COLLECTED DATA:
....

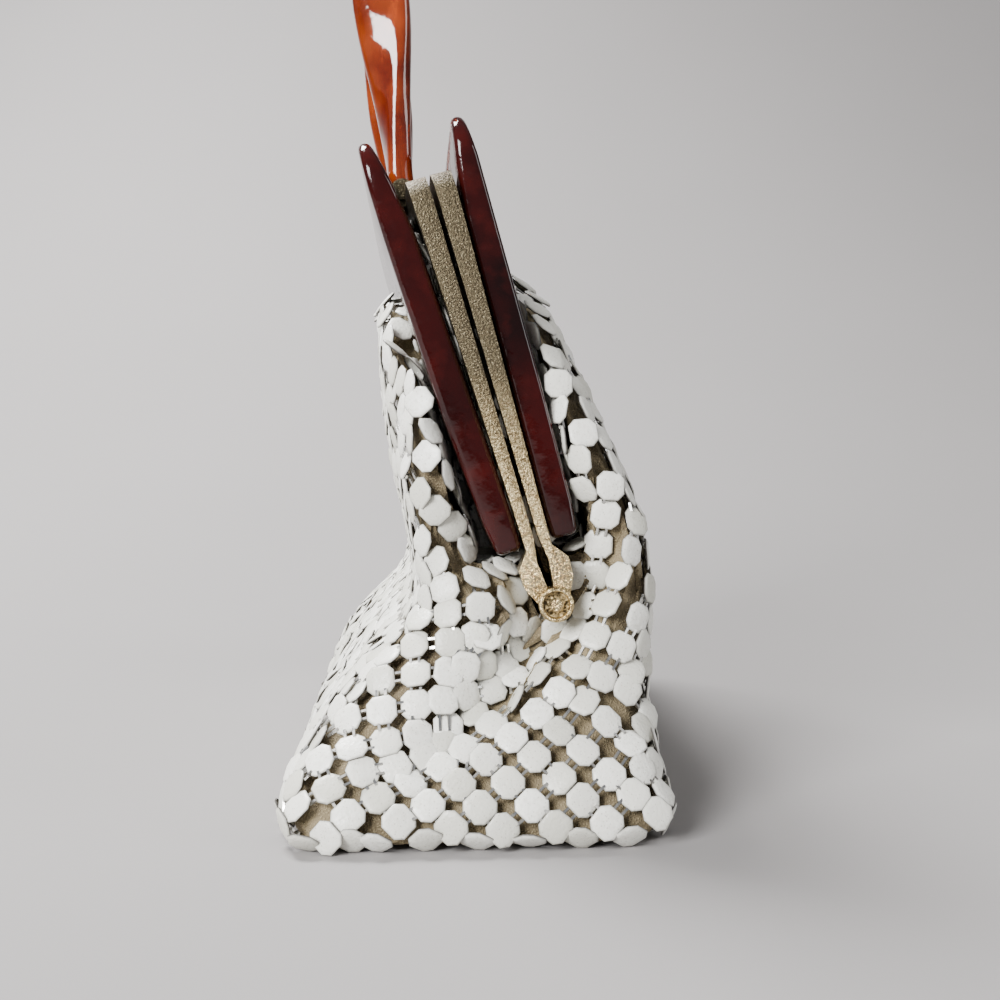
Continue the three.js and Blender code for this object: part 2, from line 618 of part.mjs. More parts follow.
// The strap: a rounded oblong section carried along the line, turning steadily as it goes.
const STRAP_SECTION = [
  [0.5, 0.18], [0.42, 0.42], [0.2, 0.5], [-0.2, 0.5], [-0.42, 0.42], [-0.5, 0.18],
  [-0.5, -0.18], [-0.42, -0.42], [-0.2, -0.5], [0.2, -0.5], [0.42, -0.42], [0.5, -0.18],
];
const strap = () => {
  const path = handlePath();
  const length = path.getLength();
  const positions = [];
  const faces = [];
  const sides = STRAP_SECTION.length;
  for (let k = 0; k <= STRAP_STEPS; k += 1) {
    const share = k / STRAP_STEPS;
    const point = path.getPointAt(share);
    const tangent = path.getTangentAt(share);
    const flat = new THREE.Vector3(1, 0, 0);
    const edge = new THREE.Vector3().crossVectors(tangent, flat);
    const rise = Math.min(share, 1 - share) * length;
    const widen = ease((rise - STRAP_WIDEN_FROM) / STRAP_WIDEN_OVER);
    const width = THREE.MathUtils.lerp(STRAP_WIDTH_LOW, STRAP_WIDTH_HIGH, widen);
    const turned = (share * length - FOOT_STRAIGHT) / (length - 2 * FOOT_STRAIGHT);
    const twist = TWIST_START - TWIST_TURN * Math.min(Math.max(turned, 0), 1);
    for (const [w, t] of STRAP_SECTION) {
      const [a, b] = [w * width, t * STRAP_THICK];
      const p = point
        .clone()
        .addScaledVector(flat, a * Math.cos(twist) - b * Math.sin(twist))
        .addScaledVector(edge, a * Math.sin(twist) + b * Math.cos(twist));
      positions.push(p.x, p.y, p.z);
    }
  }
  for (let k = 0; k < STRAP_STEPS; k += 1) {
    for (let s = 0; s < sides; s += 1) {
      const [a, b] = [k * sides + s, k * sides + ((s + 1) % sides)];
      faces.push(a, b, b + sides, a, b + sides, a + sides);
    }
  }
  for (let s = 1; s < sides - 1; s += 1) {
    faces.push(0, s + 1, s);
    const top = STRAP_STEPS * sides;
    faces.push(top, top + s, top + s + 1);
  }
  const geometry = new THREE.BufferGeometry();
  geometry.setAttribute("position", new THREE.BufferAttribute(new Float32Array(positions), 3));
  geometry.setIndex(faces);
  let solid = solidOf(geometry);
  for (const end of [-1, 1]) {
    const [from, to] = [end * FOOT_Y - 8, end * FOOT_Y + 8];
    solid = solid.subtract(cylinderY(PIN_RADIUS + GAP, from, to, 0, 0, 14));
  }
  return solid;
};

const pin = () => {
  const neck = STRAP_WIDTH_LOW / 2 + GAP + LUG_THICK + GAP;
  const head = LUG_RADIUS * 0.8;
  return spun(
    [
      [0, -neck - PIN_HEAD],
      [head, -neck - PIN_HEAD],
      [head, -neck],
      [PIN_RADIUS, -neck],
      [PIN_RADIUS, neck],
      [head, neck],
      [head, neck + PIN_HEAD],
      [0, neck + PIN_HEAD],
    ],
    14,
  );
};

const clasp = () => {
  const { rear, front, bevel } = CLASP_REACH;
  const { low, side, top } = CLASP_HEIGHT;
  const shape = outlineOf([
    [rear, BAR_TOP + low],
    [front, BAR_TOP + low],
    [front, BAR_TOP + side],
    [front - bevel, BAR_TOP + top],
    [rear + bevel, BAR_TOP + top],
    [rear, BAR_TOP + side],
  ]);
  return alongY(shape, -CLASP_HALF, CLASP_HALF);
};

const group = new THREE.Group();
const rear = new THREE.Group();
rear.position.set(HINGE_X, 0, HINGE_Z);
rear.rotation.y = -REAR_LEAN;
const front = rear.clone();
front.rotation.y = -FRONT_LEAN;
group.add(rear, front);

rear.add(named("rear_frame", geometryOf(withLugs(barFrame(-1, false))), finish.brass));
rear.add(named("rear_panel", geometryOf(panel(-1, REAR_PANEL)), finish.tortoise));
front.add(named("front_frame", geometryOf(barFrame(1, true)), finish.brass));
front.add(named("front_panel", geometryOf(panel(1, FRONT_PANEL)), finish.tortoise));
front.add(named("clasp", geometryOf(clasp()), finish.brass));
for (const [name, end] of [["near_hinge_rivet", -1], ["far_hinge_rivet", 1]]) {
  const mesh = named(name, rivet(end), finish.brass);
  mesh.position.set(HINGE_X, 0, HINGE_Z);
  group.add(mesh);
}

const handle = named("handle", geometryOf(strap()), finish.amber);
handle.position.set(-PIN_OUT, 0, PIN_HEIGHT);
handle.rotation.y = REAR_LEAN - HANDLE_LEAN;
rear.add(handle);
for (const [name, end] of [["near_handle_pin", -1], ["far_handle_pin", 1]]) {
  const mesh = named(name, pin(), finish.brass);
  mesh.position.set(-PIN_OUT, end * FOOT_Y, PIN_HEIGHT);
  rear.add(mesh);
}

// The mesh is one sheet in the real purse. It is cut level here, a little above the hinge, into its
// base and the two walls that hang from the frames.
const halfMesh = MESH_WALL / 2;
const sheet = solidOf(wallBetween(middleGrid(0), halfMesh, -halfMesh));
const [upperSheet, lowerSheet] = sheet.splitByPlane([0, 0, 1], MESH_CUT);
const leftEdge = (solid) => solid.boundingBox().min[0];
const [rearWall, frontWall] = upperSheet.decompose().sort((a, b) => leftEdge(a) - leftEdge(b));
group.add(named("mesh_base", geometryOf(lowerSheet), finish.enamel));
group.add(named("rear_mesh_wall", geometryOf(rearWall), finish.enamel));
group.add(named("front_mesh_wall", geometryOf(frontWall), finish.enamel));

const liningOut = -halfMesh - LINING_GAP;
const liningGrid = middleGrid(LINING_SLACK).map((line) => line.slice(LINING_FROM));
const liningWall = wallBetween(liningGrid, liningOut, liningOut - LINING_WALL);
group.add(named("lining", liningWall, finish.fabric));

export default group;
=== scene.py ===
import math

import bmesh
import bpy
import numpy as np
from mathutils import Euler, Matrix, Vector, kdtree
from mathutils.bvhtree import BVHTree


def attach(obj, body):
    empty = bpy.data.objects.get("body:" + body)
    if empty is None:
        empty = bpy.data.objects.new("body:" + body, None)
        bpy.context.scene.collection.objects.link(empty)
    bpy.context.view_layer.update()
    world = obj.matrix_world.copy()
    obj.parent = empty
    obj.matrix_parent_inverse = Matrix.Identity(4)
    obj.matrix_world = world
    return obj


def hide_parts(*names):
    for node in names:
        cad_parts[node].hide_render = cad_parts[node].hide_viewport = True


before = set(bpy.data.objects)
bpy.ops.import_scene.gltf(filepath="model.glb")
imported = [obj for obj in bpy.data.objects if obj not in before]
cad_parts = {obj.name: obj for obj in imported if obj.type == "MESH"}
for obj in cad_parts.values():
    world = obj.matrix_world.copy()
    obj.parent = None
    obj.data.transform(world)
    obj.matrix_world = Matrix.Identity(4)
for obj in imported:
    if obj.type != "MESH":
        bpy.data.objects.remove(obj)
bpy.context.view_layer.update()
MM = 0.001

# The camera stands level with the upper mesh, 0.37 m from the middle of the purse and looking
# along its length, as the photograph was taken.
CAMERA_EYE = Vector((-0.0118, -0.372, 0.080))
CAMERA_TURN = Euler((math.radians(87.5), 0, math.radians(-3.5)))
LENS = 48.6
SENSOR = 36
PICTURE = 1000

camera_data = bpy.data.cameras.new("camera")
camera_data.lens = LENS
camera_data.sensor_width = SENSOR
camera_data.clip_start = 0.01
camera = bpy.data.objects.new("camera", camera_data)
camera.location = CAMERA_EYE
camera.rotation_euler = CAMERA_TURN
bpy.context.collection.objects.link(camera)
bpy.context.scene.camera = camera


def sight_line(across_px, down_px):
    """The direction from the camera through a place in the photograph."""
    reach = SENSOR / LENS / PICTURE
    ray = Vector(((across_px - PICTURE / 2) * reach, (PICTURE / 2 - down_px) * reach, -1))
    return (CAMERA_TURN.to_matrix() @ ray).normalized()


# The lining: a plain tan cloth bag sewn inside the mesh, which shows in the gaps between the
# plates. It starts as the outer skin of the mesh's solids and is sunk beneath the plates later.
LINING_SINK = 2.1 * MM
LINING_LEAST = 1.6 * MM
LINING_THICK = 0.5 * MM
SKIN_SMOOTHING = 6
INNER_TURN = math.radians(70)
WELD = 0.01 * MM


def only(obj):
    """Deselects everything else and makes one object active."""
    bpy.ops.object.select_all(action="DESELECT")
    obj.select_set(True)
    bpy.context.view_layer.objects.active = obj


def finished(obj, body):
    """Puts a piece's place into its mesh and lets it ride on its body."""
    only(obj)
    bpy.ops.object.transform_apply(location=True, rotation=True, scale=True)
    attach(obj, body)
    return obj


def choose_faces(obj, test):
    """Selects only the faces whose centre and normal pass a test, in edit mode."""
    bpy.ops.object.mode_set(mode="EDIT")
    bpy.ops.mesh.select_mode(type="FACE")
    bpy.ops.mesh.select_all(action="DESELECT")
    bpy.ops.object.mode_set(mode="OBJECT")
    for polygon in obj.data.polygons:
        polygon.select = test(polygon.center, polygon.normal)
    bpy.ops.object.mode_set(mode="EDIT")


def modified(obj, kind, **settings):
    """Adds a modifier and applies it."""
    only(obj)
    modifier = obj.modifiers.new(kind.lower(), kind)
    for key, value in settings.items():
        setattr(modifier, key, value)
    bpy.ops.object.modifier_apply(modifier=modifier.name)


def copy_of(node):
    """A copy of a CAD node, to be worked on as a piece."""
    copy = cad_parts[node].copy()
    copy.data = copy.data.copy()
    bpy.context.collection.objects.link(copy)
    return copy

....

GIVEN PROBLEM: Copy out exactly the lines running from the one with "const liningOut = -halfMesh - LINING_GAP;" to the one with "if empty is", including both ends, and nothing more.

TASK RESPONSE:
const liningOut = -halfMesh - LINING_GAP;
const liningGrid = middleGrid(LINING_SLACK).map((line) => line.slice(LINING_FROM));
const liningWall = wallBetween(liningGrid, liningOut, liningOut - LINING_WALL);
group.add(named("lining", liningWall, finish.fabric));

export default group;
=== scene.py ===
import math

import bmesh
import bpy
import numpy as np
from mathutils import Euler, Matrix, Vector, kdtree
from mathutils.bvhtree import BVHTree


def attach(obj, body):
    empty = bpy.data.objects.get("body:" + body)
    if empty is None:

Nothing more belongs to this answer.